On appeal, Safeco also called attention to discovery-related issues stemming from the bad faith verdict. One of these issues concerned Safeco’s efforts to depose Miller’s attorney, who Safeco accused of deliberately forestalling settlement to set up a bad faith claim. Safeco’s attempt to question Miller’s attorney invoked matters covered by the attorney-client privilege and the work product doctrine. The court quickly disposed of Safeco’s argument, noting that pushing for a policy limit settlement was the attorney’s “professional responsibility,” and that keeping bad faith litigation as a possible backup strategy was not an unfair practice.
In another line of argument, Safeco contended that evidence of its reserves should have been excluded as irrelevant or prejudicial. The evidence demonstrated that Safeco knew that Kenny was exposed to liability well beyond policy limits each time it reviewed its reserves. According to the court, evidence of reserves in a personal injury suit is generally irrelevant and cannot be admitted to show liability. Yet, in bad faith litigation, “reserves may be relevant and admissible where the issue is whether the insurance company fulfilled its duty to adjust the insured’s claim in good faith.” Typically, policy concerns war- rant excluding this type of evidence, but here the court made an exception because “the discrepancy between Safeco’s loss reserves and its settlement posture was enduring and sizable.”
As a final matter, Safeco objected to the trial court’s failure to exclude deposition testimony of one of its claims analysts, Maryle Tracy, as irrelevant and prejudicial.

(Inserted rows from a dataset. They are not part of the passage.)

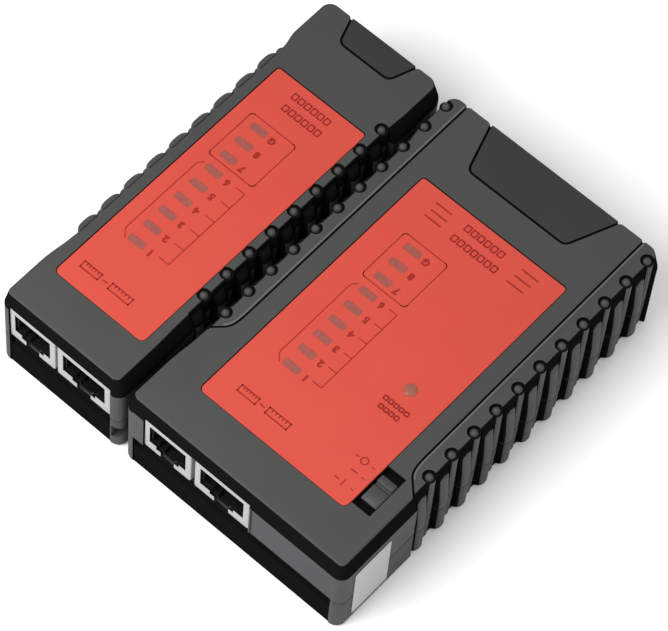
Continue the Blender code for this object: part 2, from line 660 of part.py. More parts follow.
def main():
    for old in list(bpy.data.objects):
        bpy.data.objects.remove(old)

    case_grey = material("case_plastic", (0.055, 0.055, 0.052), 0.55)
    face_red = material("label_red", (0.72, 0.075, 0.055), 0.45)
    metal = material("jack_shield", (0.62, 0.62, 0.6), 0.35, 1.0)
    black = material("black_plastic", (0.012, 0.012, 0.012), 0.5)
    gold = material("contact_gold", (0.83, 0.6, 0.25), 0.3, 1.0)
    lens = material("led_lens", (0.36, 0.24, 0.2), 0.3)
    green = material("circuit_board", (0.02, 0.16, 0.06), 0.5)
    steel = material("screw_steel", (0.5, 0.5, 0.5), 0.35, 1.0)
    paper = material("seal_foil", (0.6, 0.62, 0.61), 0.35)
    red = material("lead_red", (0.6, 0.03, 0.02), 0.5)
    jacket = material("battery_jacket", (0.05, 0.08, 0.25), 0.35)

    slide = bpy.data.objects.new("remote_slide", None)
    bpy.context.collection.objects.link(slide)
    slide.location = world(MASTER, -MASTER.half_side, MIDDLE_V, RAIL_Z)
    REMOTE.parent = slide

    for unit in (MASTER, REMOTE):
        top_shell(unit, case_grey)
        bottom_shell(unit, case_grey)
        label(unit, face_red)
        board(unit, green)
        for kind, u in unit.jacks.items():
            jack(unit, kind, u, metal, black, gold)
        for index, v in enumerate(led_v()):
            flat_led(unit, index, v, lens)
        for index, (u, v) in enumerate(unit.screws):
            screw(unit, index + 1, u, v, steel)

    battery_door(case_grey)
    power_led(lens)
    slide_switch(steel, black)
    battery(jacket, black, red, black)
    controller_chip(black)
    seal_sticker(paper)


main()
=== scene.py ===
"""Looks for the network cable tester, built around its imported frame.

Each unit is drawn in its own millimetres: u runs across from the unit's centre line, v runs along from
the edge of the top face above the jacks, and z is the height above the resting surface.
"""
from collections import namedtuple
from math import cos, pi, radians, sin, sqrt

import bmesh
import bpy
from mathutils import Matrix, Vector


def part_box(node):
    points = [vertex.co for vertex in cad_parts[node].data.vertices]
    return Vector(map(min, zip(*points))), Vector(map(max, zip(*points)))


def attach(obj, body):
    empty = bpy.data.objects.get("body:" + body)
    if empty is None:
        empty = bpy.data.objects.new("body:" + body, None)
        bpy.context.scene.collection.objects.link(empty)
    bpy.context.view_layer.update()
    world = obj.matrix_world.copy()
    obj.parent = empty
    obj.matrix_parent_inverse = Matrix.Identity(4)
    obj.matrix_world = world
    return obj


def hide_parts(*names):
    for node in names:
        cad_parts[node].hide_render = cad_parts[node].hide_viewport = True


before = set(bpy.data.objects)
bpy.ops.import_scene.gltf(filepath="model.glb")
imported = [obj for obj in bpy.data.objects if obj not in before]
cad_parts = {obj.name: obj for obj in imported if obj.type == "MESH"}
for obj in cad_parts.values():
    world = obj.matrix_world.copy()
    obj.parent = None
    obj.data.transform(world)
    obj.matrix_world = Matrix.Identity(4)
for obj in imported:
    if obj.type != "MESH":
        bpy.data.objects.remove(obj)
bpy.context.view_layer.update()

MM = 0.001
GAP = 0.3  # between neighbouring pieces
PAST = 1.0  # how far a cutter runs on past the face that it cuts

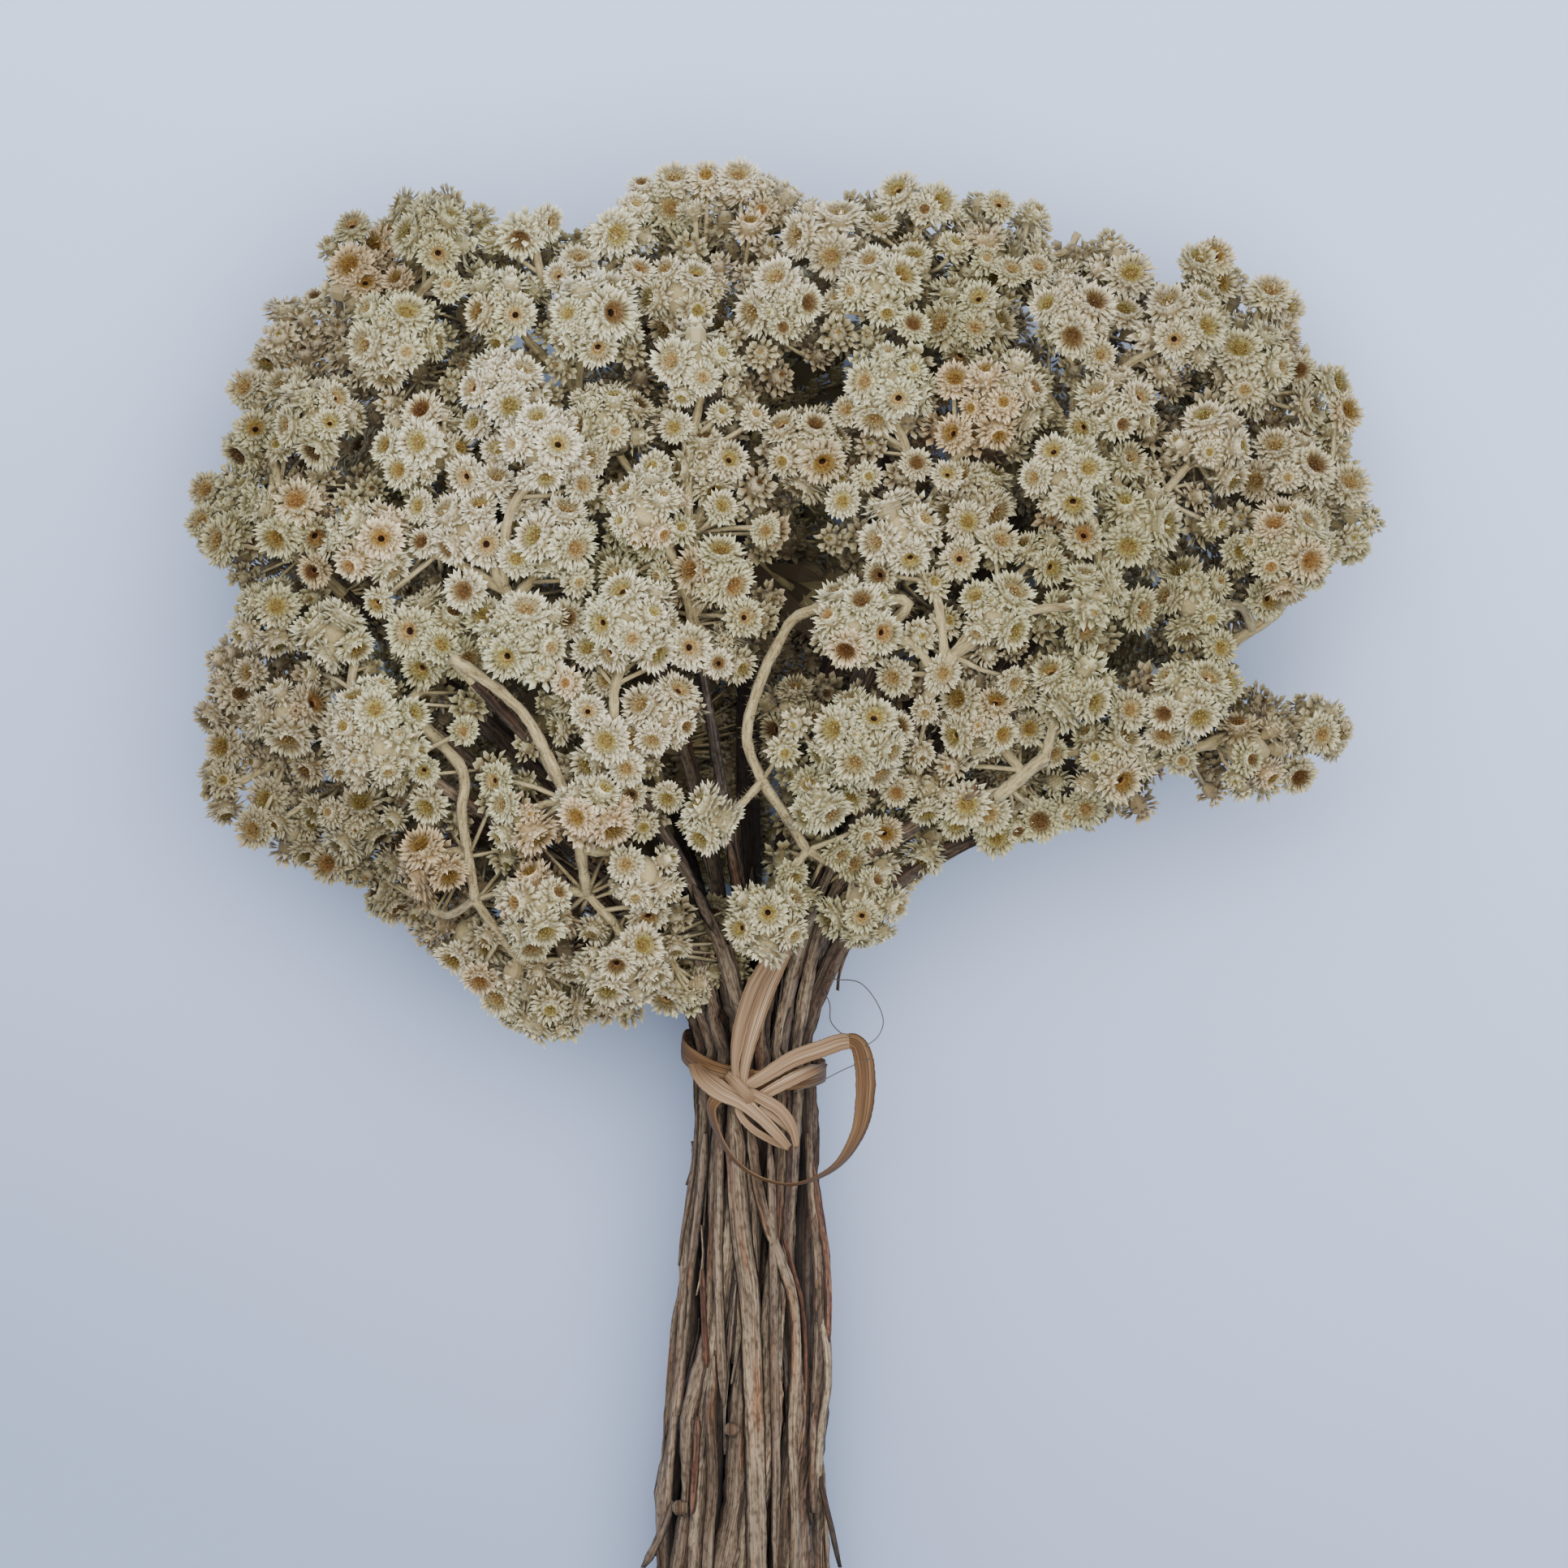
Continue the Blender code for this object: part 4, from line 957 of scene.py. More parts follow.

At trial, the jury was shown a videotaped deposition of Tracy, in which she admitted that Safeco employed programs to reward its employees for keeping costs down. Upon review, the court found that this testimony was admissible and relevant to the bad faith claim. According to the court, “[t]he existence of these programs and the action by a claims analyst to conceal them supplied evi- dence of Safeco’s motive to avoid settling for policy limits.” After entertaining Safeco’s remaining objections, the Court of Appeals affirmed the jury’s verdict and denied Safeco’s motion for a new trial.